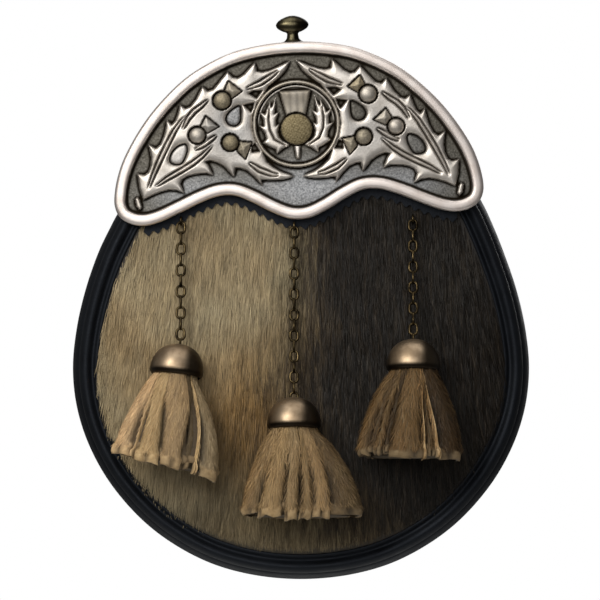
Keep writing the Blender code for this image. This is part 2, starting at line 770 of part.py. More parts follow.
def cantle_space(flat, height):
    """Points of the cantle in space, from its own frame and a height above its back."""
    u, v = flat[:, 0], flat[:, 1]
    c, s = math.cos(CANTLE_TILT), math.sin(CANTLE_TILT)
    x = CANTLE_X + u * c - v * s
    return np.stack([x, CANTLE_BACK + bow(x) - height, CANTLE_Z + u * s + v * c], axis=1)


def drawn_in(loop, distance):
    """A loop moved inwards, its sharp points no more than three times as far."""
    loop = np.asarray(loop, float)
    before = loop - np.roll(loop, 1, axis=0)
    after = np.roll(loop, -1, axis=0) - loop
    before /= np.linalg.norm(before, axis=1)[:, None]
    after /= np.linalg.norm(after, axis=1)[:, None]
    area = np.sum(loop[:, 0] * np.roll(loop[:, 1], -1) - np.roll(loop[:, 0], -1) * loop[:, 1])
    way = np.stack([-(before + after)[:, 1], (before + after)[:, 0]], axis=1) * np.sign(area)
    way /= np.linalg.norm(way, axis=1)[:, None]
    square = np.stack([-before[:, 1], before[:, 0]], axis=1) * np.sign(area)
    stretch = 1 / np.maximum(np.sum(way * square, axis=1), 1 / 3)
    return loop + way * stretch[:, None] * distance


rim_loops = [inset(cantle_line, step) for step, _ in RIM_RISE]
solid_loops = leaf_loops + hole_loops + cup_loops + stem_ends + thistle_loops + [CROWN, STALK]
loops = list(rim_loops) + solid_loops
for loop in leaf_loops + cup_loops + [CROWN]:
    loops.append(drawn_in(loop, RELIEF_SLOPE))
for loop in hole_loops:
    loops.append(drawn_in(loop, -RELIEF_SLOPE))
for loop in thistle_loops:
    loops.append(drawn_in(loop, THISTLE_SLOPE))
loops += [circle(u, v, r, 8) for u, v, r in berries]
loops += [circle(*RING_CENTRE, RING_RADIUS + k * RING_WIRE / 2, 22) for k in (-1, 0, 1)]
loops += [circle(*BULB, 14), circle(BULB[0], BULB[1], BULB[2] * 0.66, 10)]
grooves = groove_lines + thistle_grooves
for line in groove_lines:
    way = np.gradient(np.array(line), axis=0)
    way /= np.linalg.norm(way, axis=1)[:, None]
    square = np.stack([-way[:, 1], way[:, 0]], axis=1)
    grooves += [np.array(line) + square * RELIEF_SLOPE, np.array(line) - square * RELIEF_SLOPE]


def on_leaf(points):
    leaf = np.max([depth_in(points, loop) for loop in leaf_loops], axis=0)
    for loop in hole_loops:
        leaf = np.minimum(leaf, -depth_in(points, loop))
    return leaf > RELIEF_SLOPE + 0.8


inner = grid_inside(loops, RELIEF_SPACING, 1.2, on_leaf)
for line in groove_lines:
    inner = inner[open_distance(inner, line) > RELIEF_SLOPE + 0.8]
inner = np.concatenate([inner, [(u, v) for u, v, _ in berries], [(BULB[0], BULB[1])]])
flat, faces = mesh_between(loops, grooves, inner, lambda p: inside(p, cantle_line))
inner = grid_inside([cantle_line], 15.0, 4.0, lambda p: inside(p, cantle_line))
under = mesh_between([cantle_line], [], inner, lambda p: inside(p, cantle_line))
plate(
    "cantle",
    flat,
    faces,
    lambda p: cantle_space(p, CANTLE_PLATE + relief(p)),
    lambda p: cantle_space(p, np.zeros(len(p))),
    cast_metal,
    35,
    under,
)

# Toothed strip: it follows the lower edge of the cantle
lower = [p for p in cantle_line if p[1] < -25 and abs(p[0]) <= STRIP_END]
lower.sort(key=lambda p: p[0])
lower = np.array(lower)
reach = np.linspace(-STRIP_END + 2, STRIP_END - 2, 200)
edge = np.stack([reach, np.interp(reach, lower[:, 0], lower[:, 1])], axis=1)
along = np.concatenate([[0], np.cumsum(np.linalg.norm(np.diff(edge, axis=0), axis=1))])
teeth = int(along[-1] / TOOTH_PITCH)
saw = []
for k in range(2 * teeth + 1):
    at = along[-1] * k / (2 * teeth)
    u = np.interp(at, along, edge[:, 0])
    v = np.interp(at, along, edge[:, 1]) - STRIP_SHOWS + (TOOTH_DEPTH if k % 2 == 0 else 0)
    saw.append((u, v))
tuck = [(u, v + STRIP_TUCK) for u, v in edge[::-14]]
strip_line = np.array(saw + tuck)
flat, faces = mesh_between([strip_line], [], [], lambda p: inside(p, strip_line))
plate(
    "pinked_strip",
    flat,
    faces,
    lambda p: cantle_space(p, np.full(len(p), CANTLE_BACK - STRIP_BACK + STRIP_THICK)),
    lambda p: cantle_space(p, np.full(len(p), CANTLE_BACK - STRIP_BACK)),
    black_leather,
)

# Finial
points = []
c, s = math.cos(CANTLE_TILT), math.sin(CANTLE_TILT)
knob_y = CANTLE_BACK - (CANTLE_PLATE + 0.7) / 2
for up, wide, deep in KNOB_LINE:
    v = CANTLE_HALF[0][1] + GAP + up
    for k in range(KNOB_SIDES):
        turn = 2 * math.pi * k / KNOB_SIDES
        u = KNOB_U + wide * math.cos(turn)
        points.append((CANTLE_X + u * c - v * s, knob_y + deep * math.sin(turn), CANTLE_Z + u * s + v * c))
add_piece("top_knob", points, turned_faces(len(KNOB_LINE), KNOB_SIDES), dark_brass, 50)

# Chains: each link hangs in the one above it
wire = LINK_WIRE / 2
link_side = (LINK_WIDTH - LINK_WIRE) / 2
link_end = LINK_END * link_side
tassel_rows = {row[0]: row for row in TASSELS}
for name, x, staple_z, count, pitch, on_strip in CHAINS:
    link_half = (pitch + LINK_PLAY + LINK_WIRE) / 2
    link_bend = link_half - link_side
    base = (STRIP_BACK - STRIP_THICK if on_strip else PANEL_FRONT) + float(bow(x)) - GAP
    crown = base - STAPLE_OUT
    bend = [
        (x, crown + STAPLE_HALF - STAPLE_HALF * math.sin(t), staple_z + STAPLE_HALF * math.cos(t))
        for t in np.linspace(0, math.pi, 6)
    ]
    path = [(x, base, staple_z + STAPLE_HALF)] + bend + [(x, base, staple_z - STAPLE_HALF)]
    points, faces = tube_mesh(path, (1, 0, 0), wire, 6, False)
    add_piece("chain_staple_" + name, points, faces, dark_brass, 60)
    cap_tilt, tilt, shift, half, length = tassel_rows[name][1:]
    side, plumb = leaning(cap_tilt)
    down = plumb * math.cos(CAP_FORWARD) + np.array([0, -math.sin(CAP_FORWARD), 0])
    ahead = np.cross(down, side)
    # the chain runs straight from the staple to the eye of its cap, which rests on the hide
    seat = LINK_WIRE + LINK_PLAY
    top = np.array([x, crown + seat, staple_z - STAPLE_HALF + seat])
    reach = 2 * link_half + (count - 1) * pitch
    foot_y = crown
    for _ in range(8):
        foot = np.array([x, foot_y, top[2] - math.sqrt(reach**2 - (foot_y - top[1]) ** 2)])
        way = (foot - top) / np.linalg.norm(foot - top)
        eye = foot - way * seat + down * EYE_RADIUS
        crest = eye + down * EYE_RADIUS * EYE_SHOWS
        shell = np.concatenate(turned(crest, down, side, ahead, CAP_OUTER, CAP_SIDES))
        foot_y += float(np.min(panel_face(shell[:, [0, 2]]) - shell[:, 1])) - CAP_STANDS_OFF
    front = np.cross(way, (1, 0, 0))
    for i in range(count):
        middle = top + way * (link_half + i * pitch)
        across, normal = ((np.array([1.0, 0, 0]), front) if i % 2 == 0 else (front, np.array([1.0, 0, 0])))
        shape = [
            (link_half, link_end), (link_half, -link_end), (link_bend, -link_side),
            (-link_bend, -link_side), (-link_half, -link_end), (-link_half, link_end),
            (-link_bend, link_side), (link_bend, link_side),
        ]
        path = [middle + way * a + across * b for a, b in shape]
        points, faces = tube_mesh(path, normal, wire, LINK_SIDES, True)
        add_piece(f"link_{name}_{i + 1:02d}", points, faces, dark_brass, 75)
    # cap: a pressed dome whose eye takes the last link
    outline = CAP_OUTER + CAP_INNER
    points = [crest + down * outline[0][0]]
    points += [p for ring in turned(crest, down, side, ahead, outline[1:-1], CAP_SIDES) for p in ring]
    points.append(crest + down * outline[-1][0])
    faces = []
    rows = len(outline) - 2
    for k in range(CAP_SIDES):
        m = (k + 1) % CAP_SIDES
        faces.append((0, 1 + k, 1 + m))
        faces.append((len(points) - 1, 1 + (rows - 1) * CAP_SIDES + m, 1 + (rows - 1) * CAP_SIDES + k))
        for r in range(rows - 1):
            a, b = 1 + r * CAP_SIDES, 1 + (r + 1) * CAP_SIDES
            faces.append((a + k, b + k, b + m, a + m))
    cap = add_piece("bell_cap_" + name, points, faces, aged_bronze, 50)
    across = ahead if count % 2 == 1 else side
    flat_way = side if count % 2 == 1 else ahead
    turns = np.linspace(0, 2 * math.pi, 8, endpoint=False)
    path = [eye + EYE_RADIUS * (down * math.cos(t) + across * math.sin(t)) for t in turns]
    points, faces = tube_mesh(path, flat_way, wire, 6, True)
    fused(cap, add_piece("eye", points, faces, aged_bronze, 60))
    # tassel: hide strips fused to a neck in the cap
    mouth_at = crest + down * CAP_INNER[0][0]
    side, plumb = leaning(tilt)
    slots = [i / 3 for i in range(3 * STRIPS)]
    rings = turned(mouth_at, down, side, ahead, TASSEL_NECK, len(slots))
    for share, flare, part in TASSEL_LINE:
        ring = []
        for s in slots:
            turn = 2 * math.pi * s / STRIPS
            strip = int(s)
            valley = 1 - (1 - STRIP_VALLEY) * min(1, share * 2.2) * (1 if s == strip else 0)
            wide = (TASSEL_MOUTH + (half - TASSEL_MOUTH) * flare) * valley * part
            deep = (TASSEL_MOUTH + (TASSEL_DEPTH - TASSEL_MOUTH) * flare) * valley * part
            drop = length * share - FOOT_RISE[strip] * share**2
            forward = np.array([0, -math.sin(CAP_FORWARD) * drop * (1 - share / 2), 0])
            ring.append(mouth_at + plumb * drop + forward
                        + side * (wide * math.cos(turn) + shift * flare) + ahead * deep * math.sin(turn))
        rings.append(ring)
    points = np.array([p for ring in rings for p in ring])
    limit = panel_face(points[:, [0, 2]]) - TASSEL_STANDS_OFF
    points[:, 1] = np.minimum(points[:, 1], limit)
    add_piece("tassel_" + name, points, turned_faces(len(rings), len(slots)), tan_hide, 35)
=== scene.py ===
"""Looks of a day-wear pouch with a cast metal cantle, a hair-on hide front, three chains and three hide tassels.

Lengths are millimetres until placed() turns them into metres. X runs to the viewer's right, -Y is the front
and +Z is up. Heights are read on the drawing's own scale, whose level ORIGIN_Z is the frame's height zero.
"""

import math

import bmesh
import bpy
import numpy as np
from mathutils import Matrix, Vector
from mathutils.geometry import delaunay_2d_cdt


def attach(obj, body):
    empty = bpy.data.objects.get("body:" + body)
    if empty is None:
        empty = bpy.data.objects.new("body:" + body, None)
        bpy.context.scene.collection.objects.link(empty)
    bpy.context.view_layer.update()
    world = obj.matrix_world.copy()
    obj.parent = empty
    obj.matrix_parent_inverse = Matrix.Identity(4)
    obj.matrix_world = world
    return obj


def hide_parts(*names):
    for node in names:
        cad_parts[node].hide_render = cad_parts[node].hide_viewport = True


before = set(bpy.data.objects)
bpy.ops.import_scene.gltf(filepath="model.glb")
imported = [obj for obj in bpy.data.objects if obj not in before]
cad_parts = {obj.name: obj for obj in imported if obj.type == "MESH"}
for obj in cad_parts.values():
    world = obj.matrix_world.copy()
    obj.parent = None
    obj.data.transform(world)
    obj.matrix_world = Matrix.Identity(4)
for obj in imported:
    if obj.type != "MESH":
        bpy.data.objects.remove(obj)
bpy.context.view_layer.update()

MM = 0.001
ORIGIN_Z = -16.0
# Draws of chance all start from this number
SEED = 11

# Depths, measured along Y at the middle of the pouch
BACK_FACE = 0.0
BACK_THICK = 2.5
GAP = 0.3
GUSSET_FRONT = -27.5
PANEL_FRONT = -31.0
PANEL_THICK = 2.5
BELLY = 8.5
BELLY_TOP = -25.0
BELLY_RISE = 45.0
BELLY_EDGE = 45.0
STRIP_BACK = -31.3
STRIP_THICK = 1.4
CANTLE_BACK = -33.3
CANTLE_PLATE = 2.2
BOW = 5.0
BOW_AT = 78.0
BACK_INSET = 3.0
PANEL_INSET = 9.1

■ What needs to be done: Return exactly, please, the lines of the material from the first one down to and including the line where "return np.stack([x, CANTLE_BACK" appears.

■ Written answer:
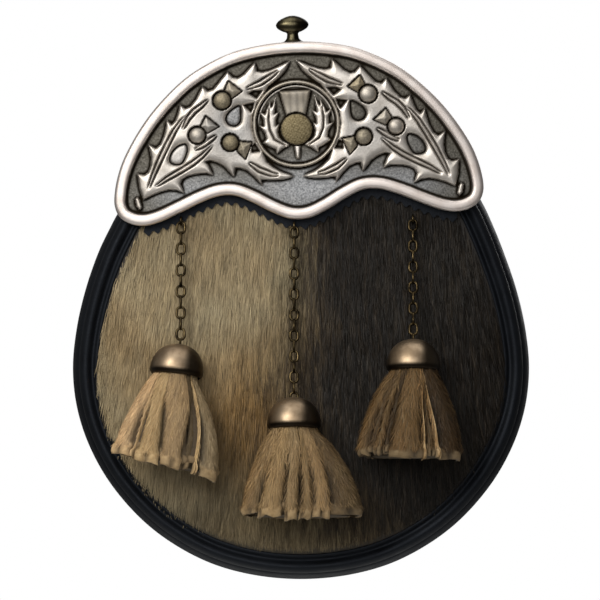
Keep writing the Blender code for this image. This is part 2, starting at line 770 of part.py. More parts follow.
def cantle_space(flat, height):
    """Points of the cantle in space, from its own frame and a height above its back."""
    u, v = flat[:, 0], flat[:, 1]
    c, s = math.cos(CANTLE_TILT), math.sin(CANTLE_TILT)
    x = CANTLE_X + u * c - v * s
    return np.stack([x, CANTLE_BACK + bow(x) - height, CANTLE_Z + u * s + v * c], axis=1)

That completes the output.